Who invented the first Periodic Table of the Elements

periodic table

A key tool for chemists throughout the world is the systematic arrangement of all known elements in the Periodic Table. The Periodic Table of the Elements. Elements are arranged systematically according to the Periodic Law.

Until the mid-nineteenth century, chemists worked without any systematic understanding of the elements. When the Periodic Law was proposed, finally some order came to the study of chemistry.

Atomic Weights

In 1860 there was a conference of scientists in Karlsruhe, Germany at which the relative atomic weights of the sixty known elements were agreed far more accurately than before. This gave several scientists, including John Newlands in London, Julius Meyer in Germany, Alexandre Béguyer in France, and Dimitri Mendeleev in Russia, a new idea. They discovered that when the elements were arranged in order of increasing atomic weight, there was a repeating pattern of properties.

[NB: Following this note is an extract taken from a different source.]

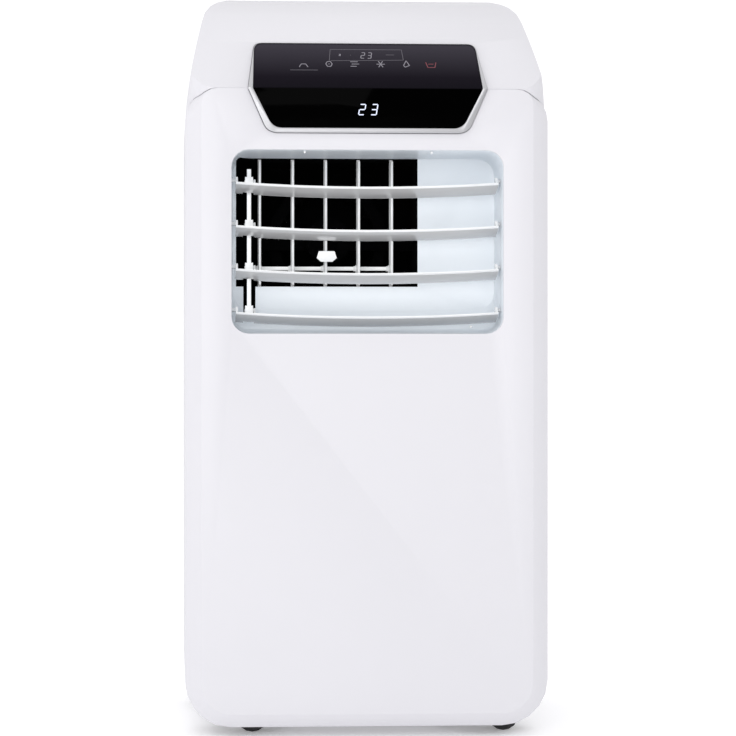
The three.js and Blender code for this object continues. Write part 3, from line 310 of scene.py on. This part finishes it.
def stand_for(piece, node, material):
    piece.data.materials.clear()
    piece.data.materials.append(material)
    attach(piece, BODY_OF[node])
    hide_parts(node)


def soften(node, material, bevel_mm=0.5, segments=2, angle=30, smooth_angle=35):
    piece = merged_copy(node, node + "_finish")
    bevel = piece.modifiers.new("edge", "BEVEL")
    bevel.width = bevel_mm * MM
    bevel.segments = segments
    bevel.limit_method = "ANGLE"
    bevel.angle_limit = math.radians(angle)
    apply_modifiers(piece)
    smooth(piece, smooth_angle)
    stand_for(piece, node, material)
    return piece


def second_finish(piece, material, wanted):
    """Another material on the faces that the test picks."""
    piece.data.materials.append(material)
    for face in piece.data.polygons:
        if wanted(face):
            face.material_index = 1


FRONT_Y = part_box("front_panel")[0][1]
RECESS_Y = FRONT_Y + 50 * MM  # the duct's back wall
UNDERSIDE = -0.85  # a face that leans down at least this much is a louvre's underside
THIN_EDGE = 0.3  # bevels, in millimetres
CASTOR_EDGE = 0.6
SOFTENED = {  # finish, bevel
    "front_panel": (white_abs, 0.5),
    "top_cover": (white_abs, 0.5),
    "rear_housing": (white_abs, 0.8),
    "base_pan": (white_abs, 0.8),
    "control_bezel": (plated_trim, 0.18),
    "control_lens": (painted_reflection_lens, 0.5),
    "outlet_duct": (duct_abs, 0.6),
    "exhaust_collar": (white_abs, 0.8),
    "upper_intake_grille": (white_abs, 0.5),
    "lower_intake_grille": (white_abs, 0.5),
    "cable_gland": (black_abs, 0.4),
    "drain_cap_upper": (grey_abs, 0.8),
    "drain_cap_lower": (grey_abs, 0.8),
    # The link rod and bar take the vanes' painted glow.
    "louvre_link_rod": (vane_painted_glow, 0.9),
    "vane_link_bar": (vane_painted_glow, 0.4),
    "base_bolt_left": (zinc_steel, 0.5),
    "base_bolt_right": (zinc_steel, 0.5),
}
for node, (material, width) in SOFTENED.items():
    soften(node, material, width)
for number in range(1, 5):
    blade = soften(f"louvre_{number}", louvre_abs, THIN_EDGE)
    # The undersides take the painted shade.
    second_finish(blade, louvre_painted_shade, lambda face: face.normal.z < UNDERSIDE)
    soften(f"rear_screw_{number}", zinc_steel, THIN_EDGE)
duct = bpy.data.objects["outlet_duct_finish"]
# The duct's faces deeper than its back wall take the painted black shade.
second_finish(duct, cavity_painted_shade, lambda face: face.center.y > RECESS_Y + 1 * MM)
# The vanes take the plastic with the painted glow.
for number in range(1, 6):
    soften(f"vane_{number}", vane_painted_glow, THIN_EDGE)
for node in frame["nodes"]:
    if node.startswith("castor_"):
        soften(node, castor_nylon, CASTOR_EDGE)

# %% [markdown]
# What sits inside is seen only through the outlet, the grilles and the exhaust. Those solids keep their shape and
# take a finish of their own.

# %% Finishes of the inside pieces
INSIDE = {
    "air_filter": filter_weave,
    "evaporator_coil": coil_fins,
    "condenser_coil": coil_fins,
    "compressor": black_enamel,
    "partition_plate": rolled_aluminium,
    "run_capacitor": rolled_aluminium,
    "electrical_box": grey_abs,
    "drip_tray": grey_abs,
    # The evaporator fan parts, seen through the outlet, take the same black as the cavity's painted shade.
    "evaporator_fan_scroll": cavity_painted_shade,
    "condenser_fan_scroll": grey_abs,
    "evaporator_fan_wheel": cavity_painted_shade,
    "condenser_fan_wheel": black_abs,
    "evaporator_fan_motor": cavity_painted_shade,
    "condenser_fan_motor": zinc_steel,
    "discharge_pipe": drawn_copper,
    "suction_pipe": drawn_copper,
    "control_board": board_laminate,
    "display_module": black_abs,
}
for node, material in INSIDE.items():
    target = frame["nodes"][node]
    target.data.materials.clear()
    target.data.materials.append(material)
print("inside pieces:", len(INSIDE))

# %% [markdown]
# The lens carries a display and a row of printed touch marks. Each mark is a set of thin strokes laid on the lens, so
# it keeps its place on the folded surface. The marks are plain shapes without words, and the display shows a number.

# %% Display and printed marks
SEAM = 606  # millimetres, where the lens folds
SLOPE = 39 / 48  # the upper facet leans back by this much for each unit of height
LENS_PROUD = 1.1
STROKE_THICK = 0.12


def on_lens(x, z):
    """A point on the lens's face, in metres, and the outward direction there."""
    if z > SEAM:
        lean = math.hypot(SLOPE, 1)
        y = (z - SEAM) * SLOPE - LENS_PROUD * lean
        return Vector((x, y, z)) * MM + Vector((0, FRONT_Y, 0)), Vector((0, -1 / lean, SLOPE / lean))
    return Vector((x, -LENS_PROUD, z)) * MM + Vector((0, FRONT_Y, 0)), Vector((0, -1, 0))


def add_stroke(start, end, width):
    (a, outward), (b, _) = on_lens(*start), on_lens(*end)
    along = (b - a).normalized()
    turn = Matrix((along, outward.cross(along), outward)).transposed().to_euler()
    bpy.ops.mesh.primitive_cube_add(size=1, location=(a + b) / 2, rotation=turn)
    stroke = bpy.context.object
    stroke.scale = ((b - a).length + width * MM * 0.6, width * MM, STROKE_THICK * MM)
    bpy.ops.object.transform_apply(location=True, rotation=True, scale=True)
    return stroke


def add_print(name, strokes, width, material, node="control_lens"):
    pieces = [add_stroke(line[:2], line[2:], width) for line in strokes]
    bpy.ops.object.select_all(action="DESELECT")
    for piece in pieces:
        piece.select_set(True)
    bpy.context.view_layer.objects.active = pieces[0]
    bpy.ops.object.join()
    mark = bpy.context.object
    mark.name = name
    only(mark)
    bpy.ops.object.transform_apply(location=True, rotation=True, scale=True)
    mark.data.materials.clear()
    mark.data.materials.append(material)
    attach(mark, BODY_OF[node])
    return mark


DIGIT = {"wide": 5.2, "high": 9.6, "slant": 1.6}
SEGMENT_GAP = {"level": 0.13, "upright": 0.104}  # left open at each end of a segment, as a share of its length
SEGMENTS = {  # corners of each segment as shares of the digit's width and height
    "top": (0, 1, 1, 1),
    "upper_right": (1, 1, 1, 0.5),
    "middle": (0, 0.5, 1, 0.5),
    "lower_left": (0, 0.5, 0, 0),
    "lower_right": (1, 0.5, 1, 0),
    "bottom": (0, 0, 1, 0),
}


def digit(left, low, lit, size=1.0):
    """The strokes of one seven-segment digit, leaning as such displays do."""
    lines = []
    for key in lit:
        x0, z0, x1, z1 = SEGMENTS[key]
        dx, dz = (x1 - x0) * SEGMENT_GAP["level"], (z1 - z0) * SEGMENT_GAP["upright"]
        ends = ((x0 + dx, z0 + dz), (x1 - dx, z1 - dz))
        line = []
        for share_x, share_z in ends:
            across = share_x * DIGIT["wide"] + share_z * DIGIT["slant"]
            line += [left + across * size, low + share_z * DIGIT["high"] * size]
        lines.append(tuple(line))
    return lines


TWO = ("top", "upper_right", "middle", "lower_left", "bottom")
THREE = ("top", "upper_right", "middle", "lower_right", "bottom")
DIGITS_LOW = 581.6
LINE = {"digits": 0.95, "frame": 0.55, "marks": 0.75}  # stroke widths
add_print("display_digits", digit(-8.9, DIGITS_LOW, TWO) + digit(2.4, DIGITS_LOW, THREE), LINE["digits"], lit_segment)

FAINT = [
    # the slider's frame
    (-34.5, 635, -33, 647), (-33, 647, 34.5, 647), (34.5, 647, 35.5, 636), (35.5, 636, -33, 635),
    (-25, 641, -23.4, 641), (-14.4, 641, -13.8, 641), (19.5, 641.5, 27, 641.5),
    # the first mark's long underline
    (-71.5, 625, -46, 625),
]
DIAL = ((-3, 0), (-1.5, 2.6), (1.5, 2.6), (3, 0), (1.5, -2.6), (-1.5, -2.6))
DIAL_X, DIAL_Z = -35, 631.5
SMALL = 0.62  # the slider's number, against the display's
TICK = [(-24.6, 642, -23.8, 640.2), (-23.4, 642, -24.8, 640.4)]
SLIDER_NUMBER = digit(-4.6, 637.8, TWO, SMALL) + digit(1.8, 637.8, THREE, SMALL)
DOME = [(-63, 628.4, -61, 631.4), (-61, 631.4, -57, 631.4), (-57, 631.4, -55, 628.4)]
RING = [
    (DIAL_X + x0, DIAL_Z + z0, DIAL_X + x1, DIAL_Z + z1)
    for (x0, z0), (x1, z1) in zip(DIAL, DIAL[1:] + DIAL[:1])
]
DOT = [(DIAL_X - 0.4, DIAL_Z, DIAL_X + 0.4, DIAL_Z)]
WAVES = [(-14.6, 634, -8, 634), (-13.4, 631.6, -6.8, 631.6), (-14.6, 629.2, -9.4, 629.2)]
FLAKE = [(10, 631.6, 17.4, 631.6), (11.8, 628.6, 15.6, 634.6), (15.6, 628.6, 11.8, 634.6)]
DROP = [
    (38, 635.4, 35.2, 630.4), (38, 635.4, 40.8, 630.4),
    (35.2, 630.4, 36.6, 628.6), (36.6, 628.6, 40.8, 630.4),
]
BRIGHT = TICK + SLIDER_NUMBER + DOME + RING + DOT + WAVES + FLAKE + DROP
TRAY = [(56.5, 633.6, 58, 628.4), (58, 628.4, 64.6, 628.4), (64.6, 628.4, 66, 633.6), (58.8, 632, 63.4, 632)]
add_print("printed_frame", FAINT, LINE["frame"], faint_ink)
add_print("printed_marks", BRIGHT, LINE["marks"], white_ink)
add_print("printed_red_mark", TRAY, LINE["marks"], red_ink)

# %% [markdown]
# A white tongue closes the seam between the front panel and the cap, so the joint reads as a fine line and no light
# leaks through it. Small round pips stand in the outlet, where the mould's pins pushed the duct out.

# %% Seam tongue and mould pips
TONGUE_END = 29  # from the cabinet's side
TONGUE_BACK = 1.35  # behind the panel's face
TONGUE_RAISED = 0.15  # above the seam
TONGUE_SIZE = (1.5, 1.6)
PIP_RADIUS = 1.3
PIPS = [(-58.5, 547.6, 8), (60.5, 547.6, 8), (99, 385.0, 20)]  # x, z, depth behind the panel's face


def add_tongue():
    width = 2 * (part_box("front_panel")[1][0] - TONGUE_END * MM)
    deep, high = TONGUE_SIZE
    bpy.ops.mesh.primitive_cube_add(size=1, location=(0, FRONT_Y + TONGUE_BACK * MM, (SEAM + TONGUE_RAISED) * MM))
    tongue = bpy.context.object
    tongue.scale = (width, deep * MM, high * MM)
    return tongue


def finish_extra(piece, name, node, material):
    piece.name = name
    only(piece)
    bpy.ops.object.transform_apply(location=True, rotation=True, scale=True)
    piece.data.materials.clear()
    piece.data.materials.append(material)
    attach(piece, BODY_OF[node])


finish_extra(add_tongue(), "seam_tongue", "top_cover", white_abs)
for number, (x, z, depth) in enumerate(PIPS, 1):
    bpy.ops.mesh.primitive_uv_sphere_add(radius=PIP_RADIUS * MM, segments=16, ring_count=8,
                                         location=(x * MM, FRONT_Y + depth * MM, z * MM))
    pip = bpy.context.object
    smooth(pip)
    finish_extra(pip, f"duct_pip_{number}", "outlet_duct", louvre_abs)

# %% [markdown]
# A product shot of a white thing needs a white room. The floor sweeps up into a wall, so there is no horizon, and
# large soft lights keep shadows weak. The left light is a little stronger, which shades the right chamfer.

# %% Floor and light
FLOOR_WIDTH = 16.0
WALL_BACK = 5.0  # behind the cabinet
SWEEP_RADIUS = 1.5
LIGHTS_AIM = (0, 0, 0.35)  # the middle of the cabinet
ROOM_LIGHT = 0.85
LIGHTS = [
    # name, place, size, power
    ("front light", (-0.5, -2.5, 0.9), 1.2, 16),
    ("left light", (-2.6, -0.8, 1.2), 1.6, 7),
    ("top light", (0.0, -0.2, 2.8), 2.0, 9),
]


def add_floor():
    material, tree, shader = new_material("pale studio paper")
    shader.inputs["Base Color"].default_value = linear("#f4f4f5")
    shader.inputs["Roughness"].default_value = 0.9
    shader.inputs["Emission Color"].default_value = (1.0, 1.0, 1.0, 1.0)
    shader.inputs["Emission Strength"].default_value = 0.2
    bpy.ops.mesh.primitive_plane_add(size=FLOOR_WIDTH, location=(0, WALL_BACK - FLOOR_WIDTH / 2, 0))
    floor = bpy.context.object
    floor.name = "floor"
    only(floor)
    bpy.ops.object.mode_set(mode="EDIT")
    bpy.ops.mesh.select_all(action="DESELECT")
    bpy.ops.object.mode_set(mode="OBJECT")
    for edge in floor.data.edges:
        edge.select = all(floor.data.vertices[i].co.y > FLOOR_WIDTH / 2 - 0.1 for i in edge.vertices)
    bpy.ops.object.mode_set(mode="EDIT")
    bpy.ops.mesh.select_mode(type="EDGE")
    bpy.ops.mesh.extrude_region_move(TRANSFORM_OT_translate={"value": (0, 0, FLOOR_WIDTH / 2)})
    bpy.ops.object.mode_set(mode="OBJECT")
    sweep = floor.modifiers.new("sweep", "BEVEL")
    sweep.width = SWEEP_RADIUS
    sweep.segments = 16
    apply_modifiers(floor)
    smooth(floor)
    floor.data.materials.append(material)


def add_lights():
    for name, place, size, power in LIGHTS:
        bpy.ops.object.light_add(type="AREA", location=place)
        light = bpy.context.object
        light.name = name
        light.data.size = size
        light.data.energy = power
        aim = Vector(LIGHTS_AIM) - Vector(place)
        light.rotation_euler = aim.to_track_quat("-Z", "Y").to_euler()
    world = bpy.context.scene.world or bpy.data.worlds.new("studio")
    bpy.context.scene.world = world
    world.use_nodes = True
    background = world.node_tree.nodes["Background"]
    background.inputs["Color"].default_value = (1.0, 1.0, 1.0, 1.0)
    background.inputs["Strength"].default_value = ROOM_LIGHT


add_floor()
add_lights()
bpy.context.scene.view_settings.view_transform = "Standard"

It was Mendeleev who succeeded in producing the best arrangement of atoms in a table published in 1869. This was despite the fact that many elements were unknown and others were wrongly understood. Once he saw that there were patterns in some of the elements, he grouped those elements together. He was the first chemist to make this “periodicity” more important than the calculated values for atomic weight.

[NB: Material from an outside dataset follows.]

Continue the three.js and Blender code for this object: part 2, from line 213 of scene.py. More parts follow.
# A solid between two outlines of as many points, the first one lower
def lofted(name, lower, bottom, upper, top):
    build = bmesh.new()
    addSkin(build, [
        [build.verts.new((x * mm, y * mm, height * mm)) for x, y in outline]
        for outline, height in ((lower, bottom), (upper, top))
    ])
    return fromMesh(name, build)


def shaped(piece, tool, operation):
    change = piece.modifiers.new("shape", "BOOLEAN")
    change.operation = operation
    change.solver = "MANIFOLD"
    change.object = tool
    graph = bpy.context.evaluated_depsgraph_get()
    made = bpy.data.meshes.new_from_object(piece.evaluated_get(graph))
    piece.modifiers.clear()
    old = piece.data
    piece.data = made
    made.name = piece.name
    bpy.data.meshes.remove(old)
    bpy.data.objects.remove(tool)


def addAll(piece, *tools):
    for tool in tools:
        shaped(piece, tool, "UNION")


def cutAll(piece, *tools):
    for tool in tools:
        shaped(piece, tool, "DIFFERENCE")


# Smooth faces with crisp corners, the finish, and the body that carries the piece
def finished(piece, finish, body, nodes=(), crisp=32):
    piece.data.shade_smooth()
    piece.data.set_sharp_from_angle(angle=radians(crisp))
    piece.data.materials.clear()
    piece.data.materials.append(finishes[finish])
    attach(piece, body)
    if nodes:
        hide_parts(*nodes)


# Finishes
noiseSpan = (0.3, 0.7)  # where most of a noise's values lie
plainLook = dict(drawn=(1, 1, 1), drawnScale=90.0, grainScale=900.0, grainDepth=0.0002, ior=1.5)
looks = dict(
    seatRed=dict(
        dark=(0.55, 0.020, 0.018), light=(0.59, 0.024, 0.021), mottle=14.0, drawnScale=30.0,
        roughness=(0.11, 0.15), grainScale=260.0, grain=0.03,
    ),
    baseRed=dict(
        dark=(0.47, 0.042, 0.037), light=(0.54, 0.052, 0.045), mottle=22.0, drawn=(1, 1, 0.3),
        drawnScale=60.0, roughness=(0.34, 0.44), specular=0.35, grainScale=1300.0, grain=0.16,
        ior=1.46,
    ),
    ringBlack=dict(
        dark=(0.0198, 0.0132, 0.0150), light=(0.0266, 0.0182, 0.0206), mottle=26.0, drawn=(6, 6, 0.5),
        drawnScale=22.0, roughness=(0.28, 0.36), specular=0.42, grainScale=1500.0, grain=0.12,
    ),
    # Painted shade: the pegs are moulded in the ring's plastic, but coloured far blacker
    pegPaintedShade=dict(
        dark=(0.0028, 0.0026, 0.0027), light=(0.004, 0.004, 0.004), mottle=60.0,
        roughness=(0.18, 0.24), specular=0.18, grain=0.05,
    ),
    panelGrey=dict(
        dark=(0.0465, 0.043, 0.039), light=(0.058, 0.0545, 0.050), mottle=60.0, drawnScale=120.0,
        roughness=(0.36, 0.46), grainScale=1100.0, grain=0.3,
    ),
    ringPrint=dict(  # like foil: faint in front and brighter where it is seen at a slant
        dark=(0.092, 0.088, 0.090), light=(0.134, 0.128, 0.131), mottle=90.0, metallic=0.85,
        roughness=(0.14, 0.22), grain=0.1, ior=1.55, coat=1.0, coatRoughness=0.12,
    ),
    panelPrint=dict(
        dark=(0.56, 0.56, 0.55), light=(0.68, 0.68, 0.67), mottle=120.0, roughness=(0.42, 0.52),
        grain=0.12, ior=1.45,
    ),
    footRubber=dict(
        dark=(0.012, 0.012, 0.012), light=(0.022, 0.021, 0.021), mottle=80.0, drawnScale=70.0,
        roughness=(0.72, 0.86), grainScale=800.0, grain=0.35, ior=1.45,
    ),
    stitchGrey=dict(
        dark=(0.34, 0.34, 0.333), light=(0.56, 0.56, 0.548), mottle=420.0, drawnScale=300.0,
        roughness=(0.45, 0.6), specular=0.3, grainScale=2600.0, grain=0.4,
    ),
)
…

The other scientists had assumed that the known elements were complete. Mendeleev stuck to his patterns of periodicity and left gaps for unknown elements. He even predicted their properties, which have all turned out to be correct as more elements have been discovered.

Periodic Table

Today the periodic table of Mendeleev appears very crude in comparison to the one used by every student of chemistry. The development of models for the atomic structure have led to the realisation that the best way to arrange the elements is by atomic number or the number of protons each element has in the nucleus. The elements that caused most trouble for the early pioneers of the Periodic Law were the Transition Metals. These have been set apart from the other elements in the central section of the Periodic Table. Their strange properties have been explained by the discovery of different orbital types in the electron shells.

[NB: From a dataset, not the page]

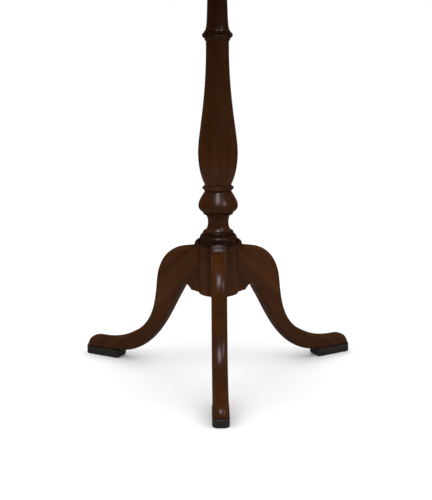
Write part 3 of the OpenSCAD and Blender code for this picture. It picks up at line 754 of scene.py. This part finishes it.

The current Periodic Table begins with Hydrogen and Helium, the smallest and simplest elements. Then come the two groups of reactive metals, the Alkali Metals (Group 1) and the Alkaline Earth Metals (Group 2). After the Transition Metal Section comes the p-block groups characterised by increasingly less metallic properties. In the second period (row) the familiar elements Carbon, Nitrogen, Oxygen demonstrate the changing properties until the halogens are reached. These are extremely reactive non-metals and to the opposite extreme to the Alkali metals, chemically speaking.

Order in Chemistry

The final group contains the Noble Gases. These are all almost chemically inert gases due to their full outer shells of electron. So the Law of Periodicity demonstrates the order of the chemical world and has proved invaluable to the modern science of Chemistry.